### [Work to be completed]
What follows is a listing; restate every line of it word for word.

### [Given data]
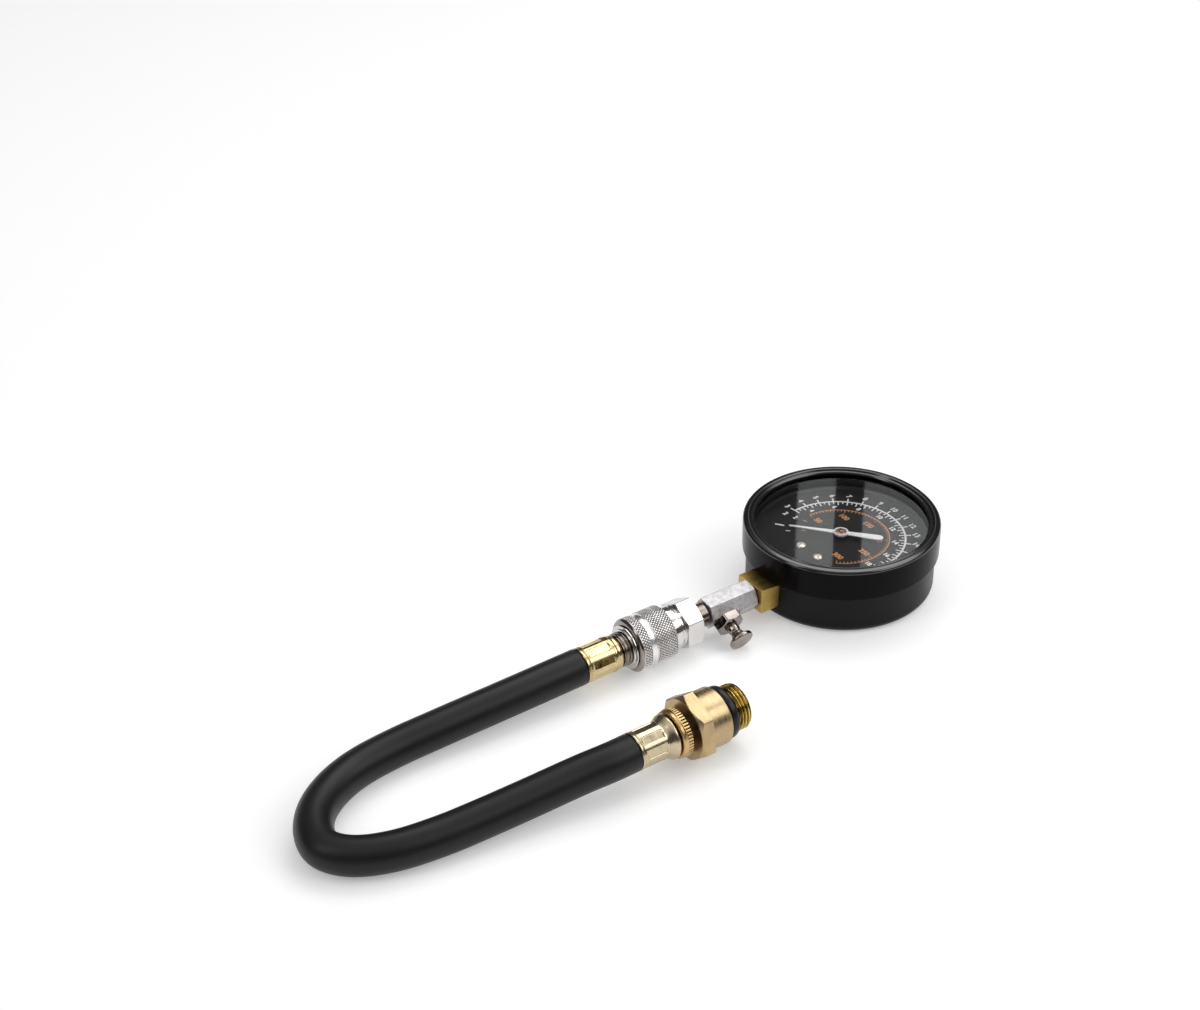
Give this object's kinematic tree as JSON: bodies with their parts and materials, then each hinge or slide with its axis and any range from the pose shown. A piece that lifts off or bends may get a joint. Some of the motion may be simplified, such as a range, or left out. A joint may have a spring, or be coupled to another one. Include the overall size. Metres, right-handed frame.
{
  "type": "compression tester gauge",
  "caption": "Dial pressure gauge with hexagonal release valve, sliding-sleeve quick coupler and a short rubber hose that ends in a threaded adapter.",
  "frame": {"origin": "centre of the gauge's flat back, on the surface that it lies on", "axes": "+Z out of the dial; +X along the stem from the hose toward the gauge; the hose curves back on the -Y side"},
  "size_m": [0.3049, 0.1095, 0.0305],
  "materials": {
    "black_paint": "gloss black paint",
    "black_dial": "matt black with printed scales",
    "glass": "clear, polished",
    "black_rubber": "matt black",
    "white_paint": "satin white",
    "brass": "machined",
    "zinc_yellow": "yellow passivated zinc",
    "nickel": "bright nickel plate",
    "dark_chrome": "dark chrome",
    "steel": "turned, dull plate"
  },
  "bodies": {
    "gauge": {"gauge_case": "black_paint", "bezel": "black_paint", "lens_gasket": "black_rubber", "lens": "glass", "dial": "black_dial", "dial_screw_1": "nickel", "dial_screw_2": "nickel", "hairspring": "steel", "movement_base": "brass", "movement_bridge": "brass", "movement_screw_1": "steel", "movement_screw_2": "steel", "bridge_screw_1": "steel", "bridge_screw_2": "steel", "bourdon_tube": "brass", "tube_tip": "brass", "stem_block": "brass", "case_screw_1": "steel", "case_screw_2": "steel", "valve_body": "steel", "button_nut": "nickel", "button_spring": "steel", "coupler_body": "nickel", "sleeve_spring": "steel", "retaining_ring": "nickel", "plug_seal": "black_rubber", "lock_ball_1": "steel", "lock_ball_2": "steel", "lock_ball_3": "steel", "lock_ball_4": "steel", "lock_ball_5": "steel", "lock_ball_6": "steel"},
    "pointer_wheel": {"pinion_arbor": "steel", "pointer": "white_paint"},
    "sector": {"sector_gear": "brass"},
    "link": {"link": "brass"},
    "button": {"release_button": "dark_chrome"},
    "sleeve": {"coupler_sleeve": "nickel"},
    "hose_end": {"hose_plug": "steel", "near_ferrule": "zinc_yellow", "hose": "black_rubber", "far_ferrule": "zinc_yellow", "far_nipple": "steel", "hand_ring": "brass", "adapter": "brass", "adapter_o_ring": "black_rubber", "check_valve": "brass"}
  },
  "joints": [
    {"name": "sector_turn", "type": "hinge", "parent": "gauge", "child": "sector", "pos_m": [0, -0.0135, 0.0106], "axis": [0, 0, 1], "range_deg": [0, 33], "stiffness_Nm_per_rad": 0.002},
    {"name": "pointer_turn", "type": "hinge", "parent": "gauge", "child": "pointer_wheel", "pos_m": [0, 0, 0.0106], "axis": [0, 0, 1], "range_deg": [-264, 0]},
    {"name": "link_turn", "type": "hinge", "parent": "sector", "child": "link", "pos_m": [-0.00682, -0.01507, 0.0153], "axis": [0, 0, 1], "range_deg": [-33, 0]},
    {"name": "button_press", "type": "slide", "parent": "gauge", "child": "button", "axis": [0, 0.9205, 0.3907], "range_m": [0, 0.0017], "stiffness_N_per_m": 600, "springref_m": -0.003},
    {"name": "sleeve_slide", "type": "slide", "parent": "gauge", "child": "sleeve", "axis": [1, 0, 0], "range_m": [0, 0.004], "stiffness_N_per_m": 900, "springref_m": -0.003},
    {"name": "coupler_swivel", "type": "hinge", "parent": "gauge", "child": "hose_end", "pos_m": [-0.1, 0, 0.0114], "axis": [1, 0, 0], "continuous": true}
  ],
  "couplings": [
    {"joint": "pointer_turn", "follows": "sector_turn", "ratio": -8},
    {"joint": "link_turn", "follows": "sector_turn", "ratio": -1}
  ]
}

### [Answer to this task]
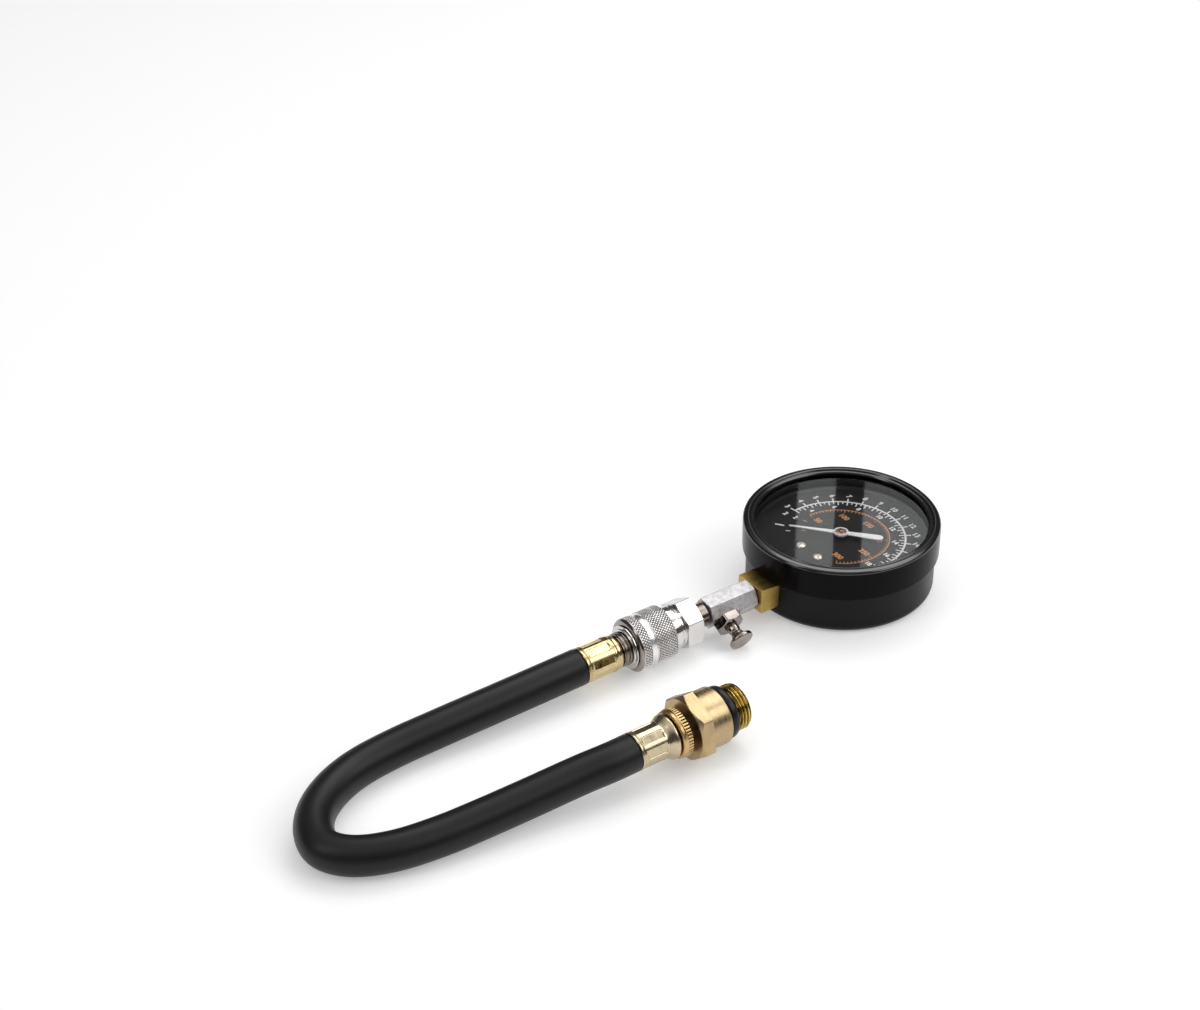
Give this object's kinematic tree as JSON: bodies with their parts and materials, then each hinge or slide with its axis and any range from the pose shown. A piece that lifts off or bends may get a joint. Some of the motion may be simplified, such as a range, or left out. A joint may have a spring, or be coupled to another one. Include the overall size. Metres, right-handed frame.
{
  "type": "compression tester gauge",
  "caption": "Dial pressure gauge with hexagonal release valve, sliding-sleeve quick coupler and a short rubber hose that ends in a threaded adapter.",
  "frame": {"origin": "centre of the gauge's flat back, on the surface that it lies on", "axes": "+Z out of the dial; +X along the stem from the hose toward the gauge; the hose curves back on the -Y side"},
  "size_m": [0.3049, 0.1095, 0.0305],
  "materials": {
    "black_paint": "gloss black paint",
    "black_dial": "matt black with printed scales",
    "glass": "clear, polished",
    "black_rubber": "matt black",
    "white_paint": "satin white",
    "brass": "machined",
    "zinc_yellow": "yellow passivated zinc",
    "nickel": "bright nickel plate",
    "dark_chrome": "dark chrome",
    "steel": "turned, dull plate"
  },
  "bodies": {
    "gauge": {"gauge_case": "black_paint", "bezel": "black_paint", "lens_gasket": "black_rubber", "lens": "glass", "dial": "black_dial", "dial_screw_1": "nickel", "dial_screw_2": "nickel", "hairspring": "steel", "movement_base": "brass", "movement_bridge": "brass", "movement_screw_1": "steel", "movement_screw_2": "steel", "bridge_screw_1": "steel", "bridge_screw_2": "steel", "bourdon_tube": "brass", "tube_tip": "brass", "stem_block": "brass", "case_screw_1": "steel", "case_screw_2": "steel", "valve_body": "steel", "button_nut": "nickel", "button_spring": "steel", "coupler_body": "nickel", "sleeve_spring": "steel", "retaining_ring": "nickel", "plug_seal": "black_rubber", "lock_ball_1": "steel", "lock_ball_2": "steel", "lock_ball_3": "steel", "lock_ball_4": "steel", "lock_ball_5": "steel", "lock_ball_6": "steel"},
    "pointer_wheel": {"pinion_arbor": "steel", "pointer": "white_paint"},
    "sector": {"sector_gear": "brass"},
    "link": {"link": "brass"},
    "button": {"release_button": "dark_chrome"},
    "sleeve": {"coupler_sleeve": "nickel"},
    "hose_end": {"hose_plug": "steel", "near_ferrule": "zinc_yellow", "hose": "black_rubber", "far_ferrule": "zinc_yellow", "far_nipple": "steel", "hand_ring": "brass", "adapter": "brass", "adapter_o_ring": "black_rubber", "check_valve": "brass"}
  },
  "joints": [
    {"name": "sector_turn", "type": "hinge", "parent": "gauge", "child": "sector", "pos_m": [0, -0.0135, 0.0106], "axis": [0, 0, 1], "range_deg": [0, 33], "stiffness_Nm_per_rad": 0.002},
    {"name": "pointer_turn", "type": "hinge", "parent": "gauge", "child": "pointer_wheel", "pos_m": [0, 0, 0.0106], "axis": [0, 0, 1], "range_deg": [-264, 0]},
    {"name": "link_turn", "type": "hinge", "parent": "sector", "child": "link", "pos_m": [-0.00682, -0.01507, 0.0153], "axis": [0, 0, 1], "range_deg": [-33, 0]},
    {"name": "button_press", "type": "slide", "parent": "gauge", "child": "button", "axis": [0, 0.9205, 0.3907], "range_m": [0, 0.0017], "stiffness_N_per_m": 600, "springref_m": -0.003},
    {"name": "sleeve_slide", "type": "slide", "parent": "gauge", "child": "sleeve", "axis": [1, 0, 0], "range_m": [0, 0.004], "stiffness_N_per_m": 900, "springref_m": -0.003},
    {"name": "coupler_swivel", "type": "hinge", "parent": "gauge", "child": "hose_end", "pos_m": [-0.1, 0, 0.0114], "axis": [1, 0, 0], "continuous": true}
  ],
  "couplings": [
    {"joint": "pointer_turn", "follows": "sector_turn", "ratio": -8},
    {"joint": "link_turn", "follows": "sector_turn", "ratio": -1}
  ]
}